Monday, December 24, 2007

Some Thoughts About The Kite Runner Movie

.....and ultimate differences between Christianity and Islam. A review of the movie from the Christ-centered perspective of Dr. Albert Mohler:

The background worldview of the film and the novel is, of course, Islam. Given that fact, several thoughts have been framed in my mind since reading the novel several years ago and seeing the movie just recently. The thoughts concern the contrast between Islam and Christianity brought into focus by the story. These differences are not that Christians are better people than Muslims, that brutality is limited to the Islamic world, or that the Christians and Muslims would understand the theme of betrayal in starkly different terms. Both Christians and Muslims would agree that Amir's betrayal of Hassan is an evil and sinful act.

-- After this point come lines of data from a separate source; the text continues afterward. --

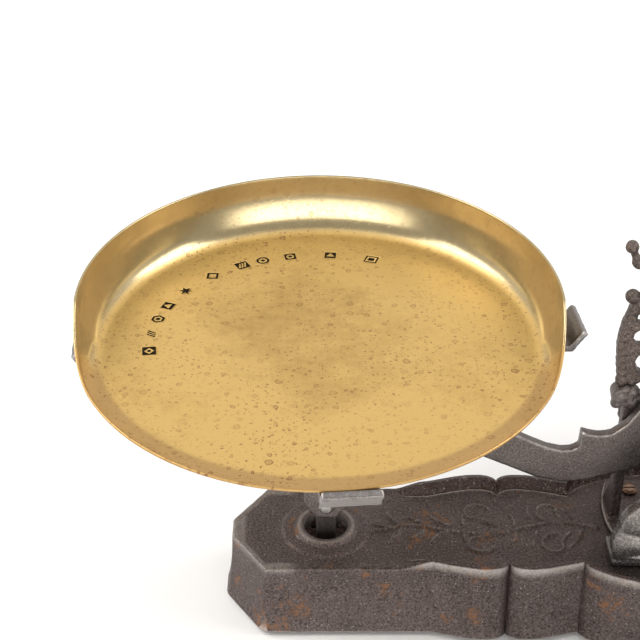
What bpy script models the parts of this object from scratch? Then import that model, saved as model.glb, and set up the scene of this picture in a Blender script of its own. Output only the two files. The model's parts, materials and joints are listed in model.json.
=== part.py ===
"""A Roberval counter scale with two round brass pans.

A forged beam rocks on a centre knife between the pillar and the front cheek. Each end of the beam
carries a pan carrier on an end knife: a yoke, a cross of two flat bars with bent-up ends, and a stem
that goes down through the base. A stay under the base top keeps both stems upright, and each pan lies
loose on its cross.

Lengths below are millimetres. +X runs along the beam, -Y is the front, +Z is up, and the origin is on
the counter under the middle of the beam.
"""

import math

import bmesh
import bpy
from mathutils import Matrix, Vector

MM = 0.001
GAP = 0.3

# Driving dimensions
ARM = 188.0
KNIFE_Z = 138.0
STAY_Z = 21.0
BASE_TOP = 44.0

BASE_HALF_LENGTH = 239.4
BASE_HALF_WIDTH = 34.0
BASE_END_HALF_WIDTH = 6.7
BASE_SHOULDER_X = 220.6
BASE_WALL = 4.5
BASE_SKIRT_Z = 2.5
BASE_FLARE = 4.0
BRACKET_X = 91.0
BRACKET_REACH = 40.0
BRACKET_BULGE = 6.0
LOBE_REACH = 51.0
LOBE_BULGE = 19.0
BORDER_HEIGHT = 6.0
BORDER_REACH = 150.0
STEM_HOLE_RADIUS = 12.0
RING_RADIUS = 15.5
RING_HEIGHT = 3.0
RING_PAD_RADIUS = 24.0
RING_PAD_HEIGHT = 1.0
FOOT_RADIUS = 9.0
FOOT_HEIGHT = 14.0
FOOT_X = 203.0
FOOT_Y = 27.0
LUG_HALF_WIDTH = 8.0
LUG_HALF_DEPTH = 4.5

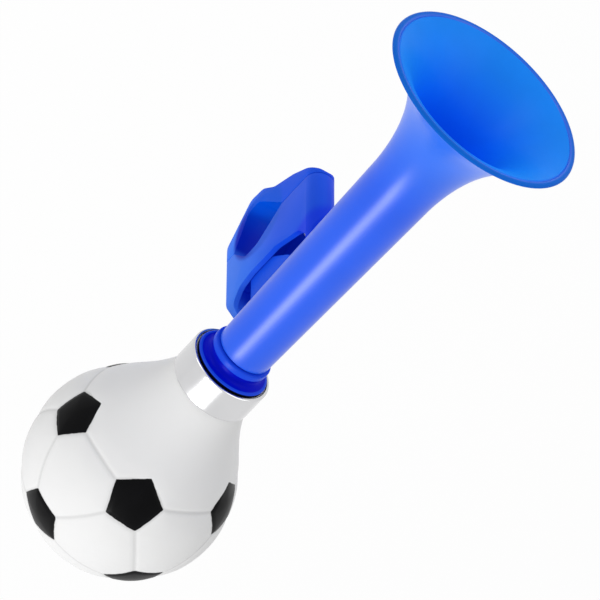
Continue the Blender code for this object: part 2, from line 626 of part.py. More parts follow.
    rim = NUT_FLATS / 2 / math.cos(math.pi / 6)
    corners = [math.pi / 3 * k for k in range(6)]
    extrude(nut, [(rim * math.cos(t), rim * math.sin(t), nut_low) for t in corners], (0, 0, NUT_HEIGHT))
    nut = make("clamp_nut", nut, steel, (CLAMP_SCREW_X, 0, 0))
    nut_bore = make("nut_bore_shape", cylinder(CLAMP_SCREW_X, nut_low - 2, nut_low + NUT_HEIGHT + 2,
                                               CLAMP_SCREW_RADIUS + FIT, 20), cutter=True)
    boolean(nut, nut_bore, 'DIFFERENCE')
    lug_head = head_seat - FIT
    make("lug_screw", revolve([
        (lug_head - LUG_HEAD_HEIGHT, 0), (lug_head - LUG_HEAD_HEIGHT, LUG_HEAD_RADIUS * 0.7),
        (lug_head - LUG_HEAD_HEIGHT * 0.4, LUG_HEAD_RADIUS), (lug_head, LUG_HEAD_RADIUS),
        (lug_head, LUG_SCREW_RADIUS), (lug_head + LUG_SCREW_LENGTH - 1.5, LUG_SCREW_RADIUS),
        (lug_head + LUG_SCREW_LENGTH, 0)], SMALL_TURN, 'Z'), steel, (LUG_SCREW_X, 0, 0), 30)


def main():
    clear_scene()
    blue = material("trumpet_blue", (0.02, 0.09, 0.8), 0.25)
    navy = material("collar_blue", (0.01, 0.03, 0.6), 0.3)
    clamp_blue = material("clamp_blue", (0.015, 0.06, 0.6), 0.35)
    white = material("bulb_white", (0.82, 0.82, 0.82), 0.5)
    chrome = material("chrome", (0.85, 0.85, 0.86), 0.08, 1.0)
    brass = material("brass", (0.78, 0.6, 0.25), 0.3, 1.0)
    zinc = material("zinc_steel", (0.6, 0.61, 0.63), 0.35, 1.0)
    grey = material("plug_grey", (0.1, 0.1, 0.11), 0.6)
    build_bulb(white)
    build_ferrule(chrome)
    build_collar(navy)
    build_reed(grey, brass)
    build_horn(blue)
    build_clamp(clamp_blue, zinc)


main()
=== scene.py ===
"""Looks of a bicycle squeeze horn with a football bulb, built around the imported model.

Lengths are metres, in the model's own frame: +X runs along the horn to the bell, +Y along the
handlebar, and +Z from the handlebar up to the horn.
"""

import math

import bpy
import numpy as np
from bpy.props import FloatProperty, FloatVectorProperty, PointerProperty
from mathutils import Matrix, Vector


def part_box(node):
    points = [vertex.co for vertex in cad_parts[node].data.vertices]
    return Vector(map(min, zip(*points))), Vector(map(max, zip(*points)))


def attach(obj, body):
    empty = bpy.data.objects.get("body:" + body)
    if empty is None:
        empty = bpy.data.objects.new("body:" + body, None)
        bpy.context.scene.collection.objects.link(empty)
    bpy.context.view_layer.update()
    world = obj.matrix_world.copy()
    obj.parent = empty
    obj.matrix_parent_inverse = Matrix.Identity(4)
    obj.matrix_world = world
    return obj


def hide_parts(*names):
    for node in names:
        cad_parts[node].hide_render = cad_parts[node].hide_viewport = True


bl_info = {
    "name": "Squeeze horn",
    "version": (1, 0, 0),
    "blender": (4, 5, 0),
    "location": "3D View > Sidebar > Squeeze horn",
    "description": "Builds the surfaces, finishes and stage of a bicycle squeeze horn",
    "category": "Object",
}

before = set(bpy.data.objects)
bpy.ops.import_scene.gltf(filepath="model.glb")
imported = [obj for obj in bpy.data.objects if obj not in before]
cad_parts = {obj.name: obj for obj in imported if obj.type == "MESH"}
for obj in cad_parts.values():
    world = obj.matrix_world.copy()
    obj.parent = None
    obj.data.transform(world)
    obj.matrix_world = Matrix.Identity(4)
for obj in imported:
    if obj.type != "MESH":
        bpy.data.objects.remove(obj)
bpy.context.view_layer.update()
MM = 0.001
AROUND = 288


def box_of(node):
    """Lowest and highest corner of a model node as numpy arrays."""
    low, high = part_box(node)
    return np.array(low), np.array(high)


BULB_LOW, BULB_HIGH = box_of("ball_bulb")
TUBE_LOW, TUBE_HIGH = box_of("horn_tube")
COLLAR_LOW, COLLAR_HIGH = box_of("reed_socket")
FERRULE_LOW, FERRULE_HIGH = box_of("ferrule")
AXIS_HEIGHT = float(COLLAR_LOW[2] + COLLAR_HIGH[2]) / 2


def size(name, description, value, low=0.0, high=0.5):
    return FloatProperty(name=name, description=description, default=value, min=low, max=high,
                         precision=5, unit='LENGTH')


def colour(name, description, value):
    return FloatVectorProperty(name=name, description=description, default=value, size=3,
                               min=0.0, max=1.0, subtype='COLOR')


def angle(name, description, degrees):
    return FloatProperty(name=name, description=description, default=math.radians(degrees), unit='ROTATION')


class HornBulbSettings(bpy.types.PropertyGroup):
    """Sizes and colours of the squeeze bulb."""
    centre_x: size("Centre", "Place of the ball's centre along the horn", -70.5 * MM, -0.5)
    radius: size("Radius", "Radius of the ball", 31.7 * MM)
    wall: size("Wall", "Wall of the soft shell", 2.0 * MM)
    neck_radius: size("Neck", "Radius of the neck in the ferrule", 12.3 * MM)
    neck_length: size("Neck length", "Length of the neck's straight end", 9.1 * MM)
    tangent: angle("Neck start", "Polar angle at which the neck leaves the ball", 56.0)
    entry: angle("Neck entry", "Slope at which the neck enters the ferrule", 18.0)
    panel_share: FloatProperty(name="Panel share", description="How far a panel corner lies along an "
                               "edge of the icosahedron", default=0.272, min=0.1, max=0.49)
    panel_turn: FloatVectorProperty(name="Panel turn", description="How the panels are turned", size=3,
                                    default=[math.radians(d) for d in (-157.23, -39.71, 53.25)],
                                    subtype='EULER')
    panel_shift: FloatVectorProperty(name="Panel shift", description="How far the pattern's centre lies "
                                     "from the ball's", size=3, unit='LENGTH',
                                     default=(1.42 * MM, 1.18 * MM, -1.03 * MM))
    seam_width: size("Seam width", "Width of the moulded seams", 1.5 * MM)
    seam_depth: size("Seam depth", "Depth of the moulded seams", 0.30 * MM)
    cushion_width: size("Cushion width", "Width of the fall from a cushion's middle to its seam", 4.2 * MM)
    cushion_depth: size("Cushion depth", "How far the cushions fall towards the seams", 0.34 * MM)
    white: colour("White", "Colour of the moulded PVC", (0.72, 0.72, 0.72))
    black: colour("Black", "Colour of the painted panels", (0.0012, 0.0012, 0.0015))


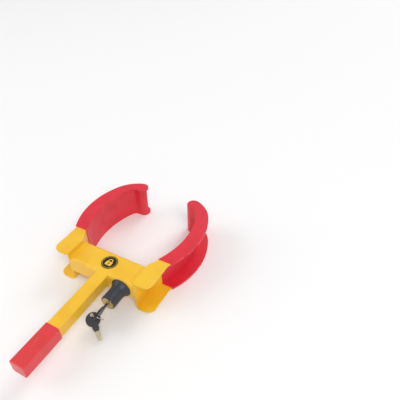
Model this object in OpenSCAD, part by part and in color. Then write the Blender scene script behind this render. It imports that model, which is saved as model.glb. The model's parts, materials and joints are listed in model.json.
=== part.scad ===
/* [Body] */
// Length of the hollow body across the tyre
body_len = 168; // [160:1:176]
// Depth of the body, from front wall to back wall
body_depth = 60; // [56:1:64]
// Height of the body
body_h = 44; // [42:1:46]
// Height of the body's underside over the ground
body_z = 22; // [18:1:24]
// Bend radius of the body's corners
body_bend = 8; // [6:1:10]
// Thickness of the sheet steel
sheet = 3; // [2.5:0.5:4]

/* [Jaws] */
// Height of a jaw over its two flanges, with its coat
jaw_h = 82; // [78:1:90]
// Half the gap between the jaws where they leave the body
root_x = 84; // [82:1:88]
// Half the widest gap between the jaws
cavity_x = 118; // [112:1:124]
// Half the width over the jaws at their widest, without the coat
outer_x = 149; // [144:1:154]
// Distance from the front wall to the jaws' widest place
wide_y = 162; // [155:1:170]
// Half the gap between the jaw tips' rounded ends, to the end's centre
tip_x = 76; // [72:1:82]
// Thickness of the soft coat on the jaws
coat = 1.2; // [0.8:0.1:1.5]
// Distance from the front wall to where the coat begins
coat_y = 75.5; // [70:0.5:90]

/* [Handle] */
// Side of the square handle tube
tube = 30; // [28:1:32]
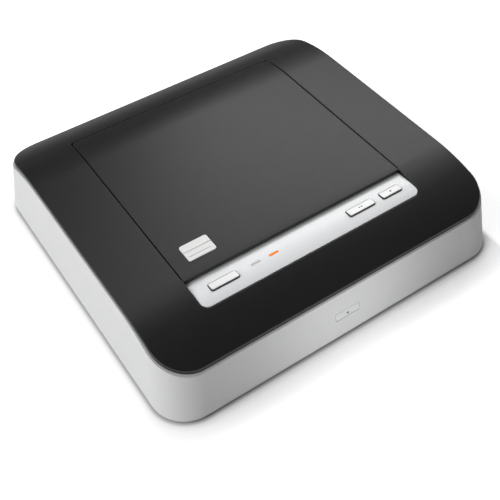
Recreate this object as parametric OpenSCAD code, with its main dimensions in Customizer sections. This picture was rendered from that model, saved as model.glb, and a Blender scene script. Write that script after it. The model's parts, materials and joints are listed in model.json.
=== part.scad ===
// Top-loading DVD player: silver case, black crowned top with a hinged lid, key strip, disc mechanism,
// electronics and sockets.
// Millimetres. Z is up, the front faces -Y, the origin is on the table below the middle of the case.

/* [Case] */
// Width of the black top
top_w = 242; // [236:1:292]
// Depth of the black top
top_d = 228; // [226:1:276]
// Corner radius of the black top
top_r = 22; // [16:1:25]
// Height from the table to the flat of the top
body_h = 52.5; // [51:0.5:63]
// How far the silver case spreads at its foot, each side
flare = 7; // [4:0.5:9]
// Radius of the front corners at the foot
base_r = 23.5; // [18:0.5:30]
// Radius of the back corners at the foot
back_r = 20; // [18:0.5:30]
// Width of the silver ledge below the black lip
shoulder = 1; // [0.5:0.1:2]
// Wall thickness of the silver case
wall_t = 2.5; // [2:0.1:3]
// Gap between the table and the case
foot_gap = 1.5; // [1.5:0.5:3]

/* [Crown] */
// Depth of the curved front and back of the top
crown_run = 56; // [48:1:66]
// Radius of the curved front and back of the top
crown_r = 131.7; // [120:0.1:160]
// Height of the black lip
lip_h = 3; // [2.6:0.1:4]
// Skin thickness of the black top
cover_skin = 2.2; // [1.8:0.1:2.5]

/* [Lid] */
// Half width of the lid
lid_hw = 81.5; // [80:0.5:90]
// Front edge of the lid
lid_front = -65; // [-66:0.5:-64]
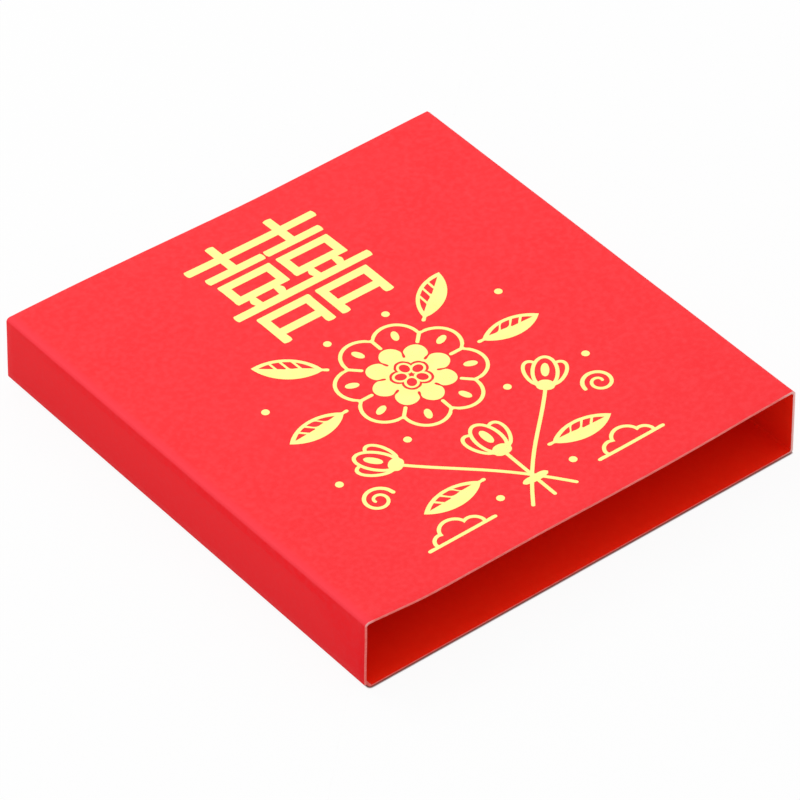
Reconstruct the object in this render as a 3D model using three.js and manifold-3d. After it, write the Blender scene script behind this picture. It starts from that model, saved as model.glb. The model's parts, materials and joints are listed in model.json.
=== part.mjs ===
// Gift-money sleeve: a flat, open-ended tube of folded card, closed by one glue flap,
// with a gold foil double-happiness ornament and a foil flower design on its top.
// X runs across the sleeve, Y from its near opening to the far one, Z up from the table.
// The origin is under the middle of the sleeve, on the table.

import * as THREE from 'three';
import { mergeVertices } from 'three/addons/utils/BufferGeometryUtils.js';
import Module from 'manifold-3d';

// Driving dimensions of the sleeve, in millimetres
const WIDTH = 100;
const LENGTH = 108;
const HEIGHT = 15.25;
const CARD = 0.5;
const FOLD_RADIUS = 0.8125;
const FOLD_STEPS = 6;

// Seam along the lower left edge: the flap stands inside the left wall, glued to it
const BOND_CLEARANCE = 0.0625;
const ADHESIVE = 0.0625;
const ADHESIVE_MARGIN = 1;
const WALL_TRIM = 0.875;
const FLAP_TOP_GAP = 3;
const FLAP_END_SLOPE = 1;
const FLAP_END_INSET = 1;

// Foil: its thickness, its pen widths and the steps of its round edges
const FOIL = 0.0625;
const LINE = 0.75;
const FINE_LINE = 0.5;
const ROUND_SEGMENT = 1.1;
const LEAST_ROUND_STEPS = 12;
const CURVE_STEPS = 12;
const CORNER_STEPS = 2;

// The foil art fills the panel from front to back margin, and lies a little to the left
const ART_LENGTH = 96;
const ART_FRONT_MARGIN = 6;
const ART_BACK_MARGIN = 6;
const ART_SHIFT = -1.375;

// Double happiness, stacked from its foot up; places are measured in the art
const HAPPY_FOOT = 63.4375;
const HALF_PITCH = 6.8125;
const STROKE = 1.9375;
const STROKE_CORNER = 0.25;
const BOX_GAP = 1.5;
const LEG = 2.0625;
const LOWER_BOX_HEIGHT = 6.6875;
const LONG_BAR_GAP = 1.40625;
const LONG_BAR_REACH = 15.75;
const TICK = { height: 2.03125, foot: [1.8125, 3.25], nub: 3.875, head: [2.1875, 3.1875] };
const UPPER_BOX_HEIGHT = 6.75;
const SECOND_BAR_RISE = 1.34375;
const SECOND_BAR_GAP = 0.5625;
const TOP_BAR_RISE = 2.4375;
const TOP_BAR_REACH = 15.0625;
const POST_RISE = 3.15625;

// Bloom: a petal's fullness is its width over the room that its ring gives it
const BLOOM_Y = 42;
const OUTER_PETALS = { count: 8, reach: 9.3, along: 5.1, fullness: 1.32 };
const MIDDLE_PETALS = { count: 8, reach: 5.6, along: 2.9, fullness: 1.12 };
const INNER_PETALS = { count: 5, reach: 2.1, along: 1.4, fullness: 0.97 };
const PETAL_BRIDGE = 0.6;
const PETAL_DROP = { along: 1.4, across: 0.75 };

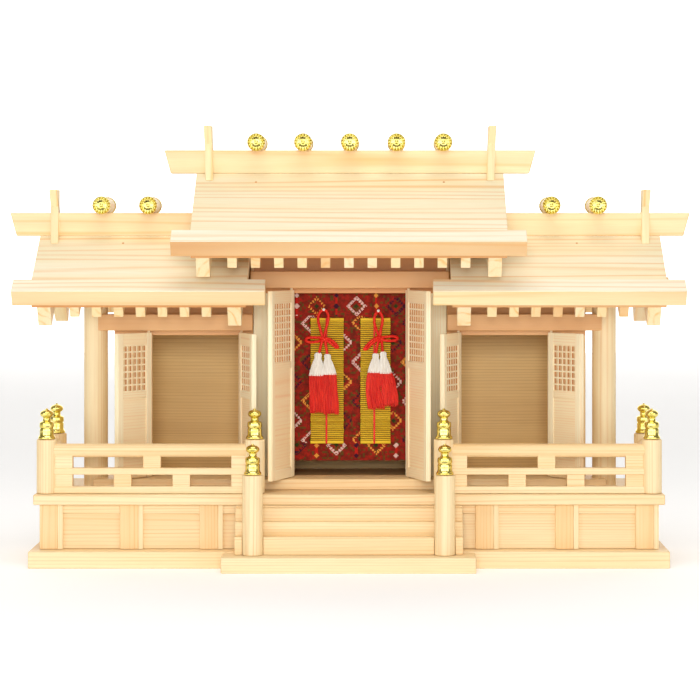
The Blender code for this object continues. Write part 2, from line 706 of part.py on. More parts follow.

No, the big difference is that The Kite Runner is based on a false promise and a heart-breaking need. The false promise is that offered to the adult Amir: "There is a way to be good again."

The whole plot suggests that Amir can redeem himself for his sordid betrayal of a young friend by his brave act of rescuing the friend's son, Sohrab. The Christian gospel reminds us that there is no act, however brave, virtuous, or sacrificial, that can make us "good again." Christians understand that our redemption is nothing we can accomplish at all. Instead, our redemption is accomplished by God through the atonement achieved by the obedience of the Son -- obedience even unto death on the cross. Furthermore, the gospel never promises us that sinners are made "good" as we are saved by grace through faith. Instead, sinners who come to Christ by faith receive the imputed righteousness of Christ by the declaration of the Father.

By the end of the film, it certainly appears that even Amir does not feel that he has been made "good" by his brave rescue of Sohrab. He remains a deeply troubled soul.